● **Dataset excerpt**:
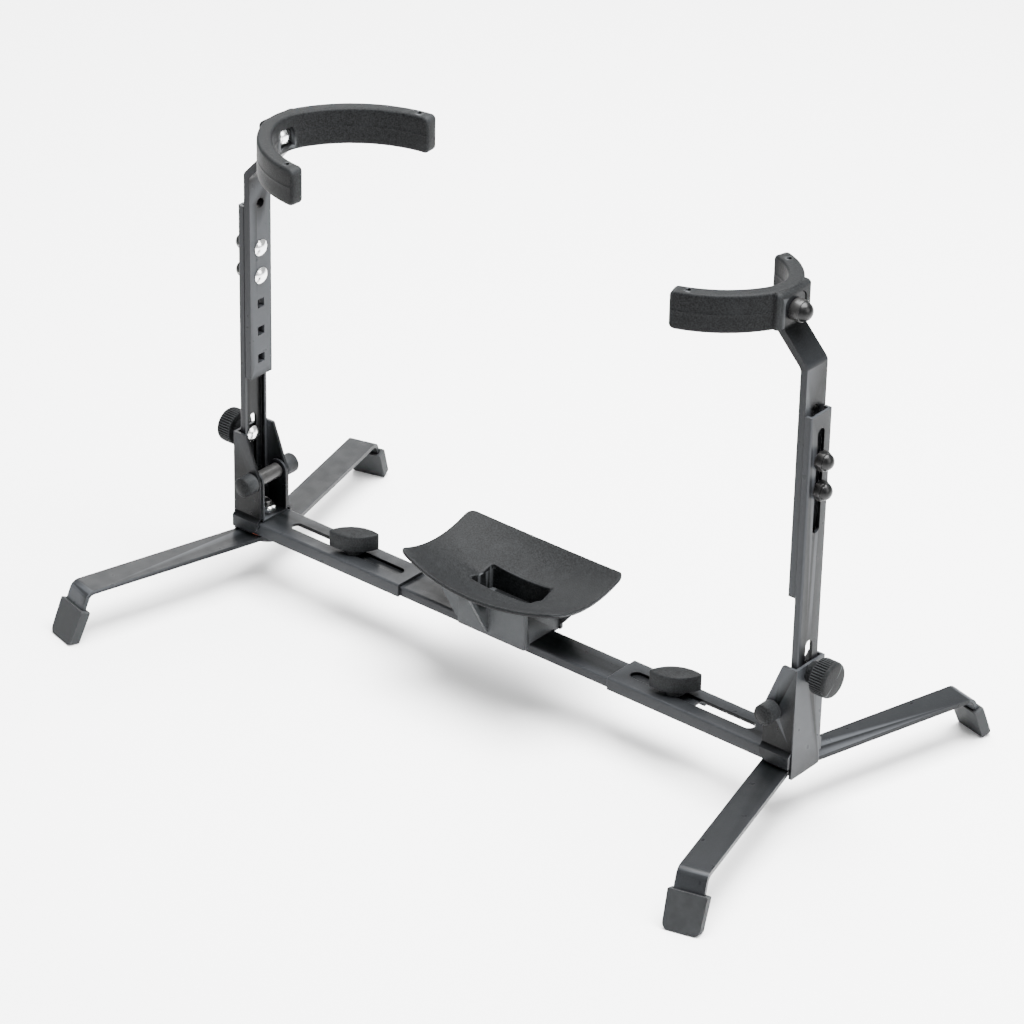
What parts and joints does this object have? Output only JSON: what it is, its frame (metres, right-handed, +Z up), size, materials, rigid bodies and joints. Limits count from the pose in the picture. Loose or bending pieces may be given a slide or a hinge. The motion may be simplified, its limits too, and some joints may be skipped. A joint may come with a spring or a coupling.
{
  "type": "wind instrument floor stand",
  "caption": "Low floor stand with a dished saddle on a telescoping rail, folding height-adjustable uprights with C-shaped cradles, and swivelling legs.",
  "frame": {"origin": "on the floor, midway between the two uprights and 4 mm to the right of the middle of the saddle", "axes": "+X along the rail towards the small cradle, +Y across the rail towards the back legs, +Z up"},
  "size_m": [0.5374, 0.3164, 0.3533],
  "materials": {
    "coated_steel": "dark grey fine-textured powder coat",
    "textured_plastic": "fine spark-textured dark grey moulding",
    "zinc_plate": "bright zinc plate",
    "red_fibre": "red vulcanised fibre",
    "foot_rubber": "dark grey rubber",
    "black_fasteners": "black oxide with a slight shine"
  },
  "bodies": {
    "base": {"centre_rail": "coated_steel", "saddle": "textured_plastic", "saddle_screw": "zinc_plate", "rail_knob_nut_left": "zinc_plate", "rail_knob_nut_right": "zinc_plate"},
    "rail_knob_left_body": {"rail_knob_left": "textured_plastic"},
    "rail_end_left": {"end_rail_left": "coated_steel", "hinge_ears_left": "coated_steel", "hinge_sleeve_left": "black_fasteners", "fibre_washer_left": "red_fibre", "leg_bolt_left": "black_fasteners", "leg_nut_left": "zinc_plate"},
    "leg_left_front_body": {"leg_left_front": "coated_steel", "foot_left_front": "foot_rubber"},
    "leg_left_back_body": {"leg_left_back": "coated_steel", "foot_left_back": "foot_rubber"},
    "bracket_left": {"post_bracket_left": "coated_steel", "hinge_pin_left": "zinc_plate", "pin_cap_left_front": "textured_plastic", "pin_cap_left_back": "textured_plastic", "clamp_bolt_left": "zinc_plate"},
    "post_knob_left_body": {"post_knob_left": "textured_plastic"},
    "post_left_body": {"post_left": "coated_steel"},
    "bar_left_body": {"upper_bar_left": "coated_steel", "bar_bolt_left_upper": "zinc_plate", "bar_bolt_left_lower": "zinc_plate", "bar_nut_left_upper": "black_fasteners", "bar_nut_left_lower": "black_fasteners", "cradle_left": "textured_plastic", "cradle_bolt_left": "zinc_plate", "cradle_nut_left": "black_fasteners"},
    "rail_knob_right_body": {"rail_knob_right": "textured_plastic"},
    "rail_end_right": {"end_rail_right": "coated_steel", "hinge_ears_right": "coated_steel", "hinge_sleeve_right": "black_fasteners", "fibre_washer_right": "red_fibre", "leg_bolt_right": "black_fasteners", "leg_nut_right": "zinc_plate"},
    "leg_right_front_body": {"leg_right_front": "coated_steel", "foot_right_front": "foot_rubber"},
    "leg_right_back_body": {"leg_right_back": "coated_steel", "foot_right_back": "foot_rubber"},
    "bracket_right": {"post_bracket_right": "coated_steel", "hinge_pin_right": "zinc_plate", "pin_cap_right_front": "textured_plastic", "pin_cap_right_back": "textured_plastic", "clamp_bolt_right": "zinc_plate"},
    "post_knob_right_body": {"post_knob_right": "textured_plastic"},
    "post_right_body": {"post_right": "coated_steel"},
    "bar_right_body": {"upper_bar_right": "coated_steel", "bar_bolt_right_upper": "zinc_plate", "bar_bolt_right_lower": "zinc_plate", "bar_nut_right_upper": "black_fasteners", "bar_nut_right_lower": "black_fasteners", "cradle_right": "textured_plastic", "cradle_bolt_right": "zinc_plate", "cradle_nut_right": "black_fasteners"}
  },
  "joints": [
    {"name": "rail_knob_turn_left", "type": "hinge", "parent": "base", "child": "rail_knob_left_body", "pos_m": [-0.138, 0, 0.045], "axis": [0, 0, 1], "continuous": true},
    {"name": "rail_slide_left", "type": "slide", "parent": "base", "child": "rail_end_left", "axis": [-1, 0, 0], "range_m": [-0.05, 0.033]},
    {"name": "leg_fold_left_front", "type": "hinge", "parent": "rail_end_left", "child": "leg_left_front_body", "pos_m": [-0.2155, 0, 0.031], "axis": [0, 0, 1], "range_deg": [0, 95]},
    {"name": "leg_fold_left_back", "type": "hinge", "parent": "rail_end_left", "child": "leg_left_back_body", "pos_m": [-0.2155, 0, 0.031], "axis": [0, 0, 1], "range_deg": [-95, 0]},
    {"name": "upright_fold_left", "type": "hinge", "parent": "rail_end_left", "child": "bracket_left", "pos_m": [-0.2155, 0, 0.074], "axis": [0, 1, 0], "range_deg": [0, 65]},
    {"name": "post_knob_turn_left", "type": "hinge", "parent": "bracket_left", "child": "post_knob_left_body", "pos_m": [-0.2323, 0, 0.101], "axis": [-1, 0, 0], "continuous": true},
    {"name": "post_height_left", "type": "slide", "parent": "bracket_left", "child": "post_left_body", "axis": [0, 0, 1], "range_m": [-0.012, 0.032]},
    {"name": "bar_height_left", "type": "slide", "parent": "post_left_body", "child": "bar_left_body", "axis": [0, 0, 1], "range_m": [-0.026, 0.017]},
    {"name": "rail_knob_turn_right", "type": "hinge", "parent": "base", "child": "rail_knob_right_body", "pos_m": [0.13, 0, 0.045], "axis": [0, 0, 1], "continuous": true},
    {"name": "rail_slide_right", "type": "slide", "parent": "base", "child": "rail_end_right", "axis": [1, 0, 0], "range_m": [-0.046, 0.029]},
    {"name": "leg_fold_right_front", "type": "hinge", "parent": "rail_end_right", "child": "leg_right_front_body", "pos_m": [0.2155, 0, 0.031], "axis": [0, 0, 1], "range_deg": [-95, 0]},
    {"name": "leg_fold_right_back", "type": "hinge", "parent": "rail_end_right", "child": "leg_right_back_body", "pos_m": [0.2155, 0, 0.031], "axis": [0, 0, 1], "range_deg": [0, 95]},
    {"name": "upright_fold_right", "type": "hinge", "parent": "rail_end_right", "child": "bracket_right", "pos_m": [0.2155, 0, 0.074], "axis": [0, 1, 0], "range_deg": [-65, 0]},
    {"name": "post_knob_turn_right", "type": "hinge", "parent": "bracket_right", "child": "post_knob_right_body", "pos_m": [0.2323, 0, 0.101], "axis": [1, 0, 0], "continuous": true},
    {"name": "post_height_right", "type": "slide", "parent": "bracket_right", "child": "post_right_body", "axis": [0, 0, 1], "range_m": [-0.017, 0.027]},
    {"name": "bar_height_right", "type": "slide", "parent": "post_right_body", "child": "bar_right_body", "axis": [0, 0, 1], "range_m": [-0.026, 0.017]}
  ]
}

● **What you are asked to do**: Scan the listing above for the word "materials" and copy every line that holds it.

● **Solved exercise**:
What parts and joints does this object have? Output only JSON: what it is, its frame (metres, right-handed, +Z up), size, materials, rigid bodies and joints. Limits count from the pose in the picture. Loose or bending pieces may be given a slide or a hinge. The motion may be simplified, its limits too, and some joints may be skipped. A joint may come with a spring or a coupling.
  "materials": {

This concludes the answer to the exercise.